● SHORT TASK: Lines holding the string "bending" are the ones to copy from this listing.

● ENTRIES SUPPLIED:
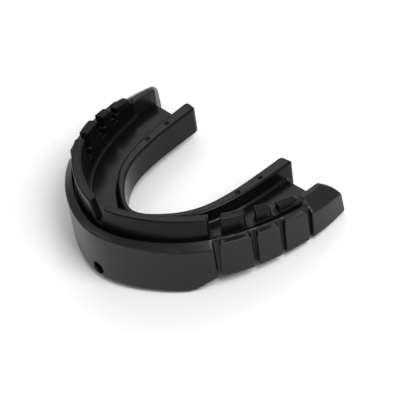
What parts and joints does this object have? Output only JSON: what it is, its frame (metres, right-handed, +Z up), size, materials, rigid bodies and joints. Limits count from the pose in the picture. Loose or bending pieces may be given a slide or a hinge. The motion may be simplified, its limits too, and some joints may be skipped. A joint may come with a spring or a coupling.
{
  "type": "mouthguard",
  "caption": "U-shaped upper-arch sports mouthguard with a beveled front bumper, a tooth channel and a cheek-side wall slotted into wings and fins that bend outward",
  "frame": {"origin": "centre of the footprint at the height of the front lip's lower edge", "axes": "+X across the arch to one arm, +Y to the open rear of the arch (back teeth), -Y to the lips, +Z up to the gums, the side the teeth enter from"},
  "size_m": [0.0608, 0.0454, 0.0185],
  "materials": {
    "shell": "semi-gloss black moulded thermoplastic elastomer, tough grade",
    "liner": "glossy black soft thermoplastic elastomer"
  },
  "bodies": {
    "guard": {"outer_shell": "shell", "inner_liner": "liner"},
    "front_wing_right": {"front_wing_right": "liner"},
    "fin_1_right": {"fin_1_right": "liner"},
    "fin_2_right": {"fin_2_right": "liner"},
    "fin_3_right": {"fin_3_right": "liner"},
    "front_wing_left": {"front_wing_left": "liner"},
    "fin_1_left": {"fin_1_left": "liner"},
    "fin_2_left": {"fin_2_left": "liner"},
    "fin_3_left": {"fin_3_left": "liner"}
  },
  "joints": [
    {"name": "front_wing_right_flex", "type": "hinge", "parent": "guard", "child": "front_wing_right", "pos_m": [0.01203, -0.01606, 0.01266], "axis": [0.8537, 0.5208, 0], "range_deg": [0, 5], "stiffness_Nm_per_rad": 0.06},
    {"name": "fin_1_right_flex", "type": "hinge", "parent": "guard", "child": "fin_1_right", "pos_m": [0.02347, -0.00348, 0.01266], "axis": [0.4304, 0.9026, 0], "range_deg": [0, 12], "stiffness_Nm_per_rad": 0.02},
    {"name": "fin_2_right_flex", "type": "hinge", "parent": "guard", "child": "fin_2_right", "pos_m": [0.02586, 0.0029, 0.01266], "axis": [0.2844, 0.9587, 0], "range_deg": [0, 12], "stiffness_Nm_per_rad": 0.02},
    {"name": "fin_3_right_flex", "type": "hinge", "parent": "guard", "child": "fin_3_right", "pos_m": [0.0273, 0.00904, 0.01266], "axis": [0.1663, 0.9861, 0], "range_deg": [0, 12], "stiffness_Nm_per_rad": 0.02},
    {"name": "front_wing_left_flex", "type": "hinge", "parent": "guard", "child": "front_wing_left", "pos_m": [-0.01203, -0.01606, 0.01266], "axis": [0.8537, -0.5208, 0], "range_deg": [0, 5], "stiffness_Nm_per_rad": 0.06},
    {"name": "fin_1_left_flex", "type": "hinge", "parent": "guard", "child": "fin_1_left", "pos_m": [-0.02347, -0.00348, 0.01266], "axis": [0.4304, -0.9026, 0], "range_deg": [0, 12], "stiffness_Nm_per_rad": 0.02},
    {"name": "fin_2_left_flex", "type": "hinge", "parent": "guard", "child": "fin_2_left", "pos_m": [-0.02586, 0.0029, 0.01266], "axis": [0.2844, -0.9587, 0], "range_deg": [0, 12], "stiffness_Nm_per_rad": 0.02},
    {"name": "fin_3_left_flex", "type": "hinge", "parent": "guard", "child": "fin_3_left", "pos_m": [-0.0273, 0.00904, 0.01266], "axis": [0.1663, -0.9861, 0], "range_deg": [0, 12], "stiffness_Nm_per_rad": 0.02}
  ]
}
...
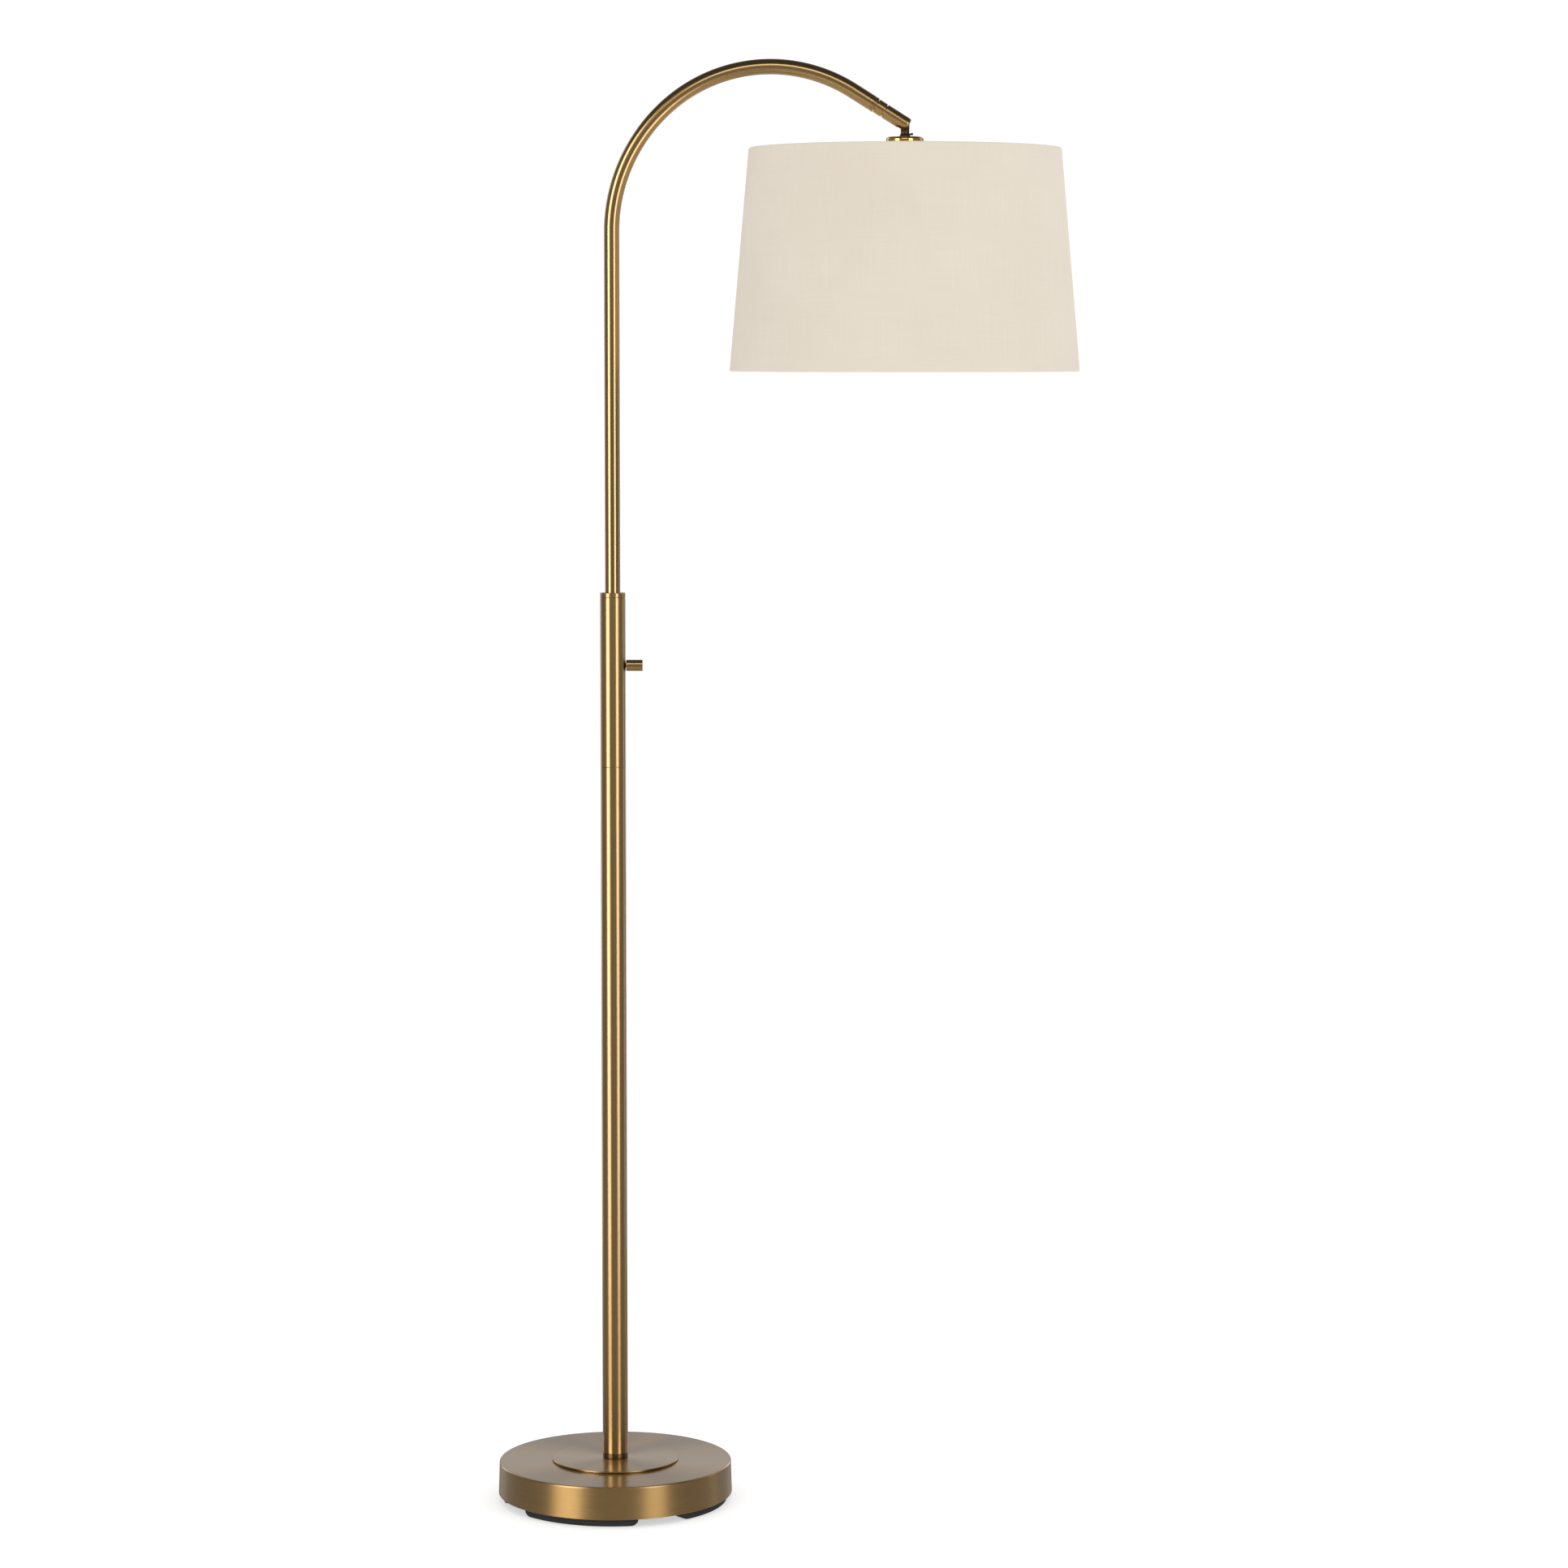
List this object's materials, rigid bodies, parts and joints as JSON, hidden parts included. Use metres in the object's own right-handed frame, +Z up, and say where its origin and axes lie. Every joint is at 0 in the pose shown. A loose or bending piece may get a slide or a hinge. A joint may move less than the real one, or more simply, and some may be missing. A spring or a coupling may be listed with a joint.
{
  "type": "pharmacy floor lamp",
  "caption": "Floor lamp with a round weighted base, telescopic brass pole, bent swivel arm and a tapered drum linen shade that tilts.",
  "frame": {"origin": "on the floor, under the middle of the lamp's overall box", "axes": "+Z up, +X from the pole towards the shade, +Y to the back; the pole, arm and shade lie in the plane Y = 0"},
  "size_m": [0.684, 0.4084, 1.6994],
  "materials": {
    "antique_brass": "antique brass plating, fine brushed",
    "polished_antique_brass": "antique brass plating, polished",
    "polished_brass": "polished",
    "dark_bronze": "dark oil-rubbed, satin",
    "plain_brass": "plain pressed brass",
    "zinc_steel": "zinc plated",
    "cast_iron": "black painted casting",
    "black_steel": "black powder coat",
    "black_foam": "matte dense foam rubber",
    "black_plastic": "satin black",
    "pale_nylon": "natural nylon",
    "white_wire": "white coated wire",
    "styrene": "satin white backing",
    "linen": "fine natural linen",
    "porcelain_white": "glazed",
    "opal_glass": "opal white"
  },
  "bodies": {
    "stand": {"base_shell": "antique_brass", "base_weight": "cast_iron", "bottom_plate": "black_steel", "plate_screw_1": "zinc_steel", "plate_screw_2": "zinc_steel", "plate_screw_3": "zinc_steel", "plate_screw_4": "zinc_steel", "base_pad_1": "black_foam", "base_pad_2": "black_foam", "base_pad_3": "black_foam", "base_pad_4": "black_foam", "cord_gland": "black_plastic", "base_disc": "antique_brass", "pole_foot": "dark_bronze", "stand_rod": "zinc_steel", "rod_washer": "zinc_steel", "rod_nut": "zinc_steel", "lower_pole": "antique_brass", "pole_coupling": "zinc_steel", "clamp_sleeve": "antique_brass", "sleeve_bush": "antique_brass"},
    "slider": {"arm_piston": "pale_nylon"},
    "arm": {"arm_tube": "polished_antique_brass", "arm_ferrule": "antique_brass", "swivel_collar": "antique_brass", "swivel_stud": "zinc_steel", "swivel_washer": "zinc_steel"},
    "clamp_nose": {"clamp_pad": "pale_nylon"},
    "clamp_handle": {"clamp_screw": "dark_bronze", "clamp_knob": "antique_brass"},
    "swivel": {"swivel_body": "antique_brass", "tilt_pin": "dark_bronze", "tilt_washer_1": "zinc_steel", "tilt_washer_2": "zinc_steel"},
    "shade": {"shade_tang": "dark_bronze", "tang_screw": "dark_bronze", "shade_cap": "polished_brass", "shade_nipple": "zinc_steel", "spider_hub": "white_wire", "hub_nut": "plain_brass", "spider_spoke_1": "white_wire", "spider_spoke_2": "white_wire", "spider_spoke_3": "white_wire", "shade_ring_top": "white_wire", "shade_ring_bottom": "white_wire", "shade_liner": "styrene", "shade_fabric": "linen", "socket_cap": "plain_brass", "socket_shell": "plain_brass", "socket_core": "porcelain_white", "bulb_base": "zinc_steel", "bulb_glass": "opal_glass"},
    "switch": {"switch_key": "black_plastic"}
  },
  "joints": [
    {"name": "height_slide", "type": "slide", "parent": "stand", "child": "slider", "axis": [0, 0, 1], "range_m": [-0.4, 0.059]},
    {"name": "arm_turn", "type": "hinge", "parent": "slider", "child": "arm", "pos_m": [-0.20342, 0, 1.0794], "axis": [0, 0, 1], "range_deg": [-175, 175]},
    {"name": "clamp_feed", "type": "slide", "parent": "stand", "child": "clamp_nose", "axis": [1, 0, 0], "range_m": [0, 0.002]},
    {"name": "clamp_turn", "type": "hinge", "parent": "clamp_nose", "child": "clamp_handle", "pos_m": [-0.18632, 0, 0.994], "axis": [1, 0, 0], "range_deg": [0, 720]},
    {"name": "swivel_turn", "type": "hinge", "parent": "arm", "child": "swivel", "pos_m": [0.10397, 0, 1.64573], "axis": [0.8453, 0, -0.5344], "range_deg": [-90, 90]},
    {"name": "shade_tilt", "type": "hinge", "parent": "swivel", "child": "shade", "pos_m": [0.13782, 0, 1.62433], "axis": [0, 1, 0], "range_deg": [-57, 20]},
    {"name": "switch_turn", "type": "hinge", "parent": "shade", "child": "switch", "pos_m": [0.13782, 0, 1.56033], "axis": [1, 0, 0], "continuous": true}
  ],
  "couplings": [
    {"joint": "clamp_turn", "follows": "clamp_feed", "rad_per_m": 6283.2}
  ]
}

● RESULT:
What parts and joints does this object have? Output only JSON: what it is, its frame (metres, right-handed, +Z up), size, materials, rigid bodies and joints. Limits count from the pose in the picture. Loose or bending pieces may be given a slide or a hinge. The motion may be simplified, its limits too, and some joints may be skipped. A joint may come with a spring or a coupling.
List this object's materials, rigid bodies, parts and joints as JSON, hidden parts included. Use metres in the object's own right-handed frame, +Z up, and say where its origin and axes lie. Every joint is at 0 in the pose shown. A loose or bending piece may get a slide or a hinge. A joint may move less than the real one, or more simply, and some may be missing. A spring or a coupling may be listed with a joint.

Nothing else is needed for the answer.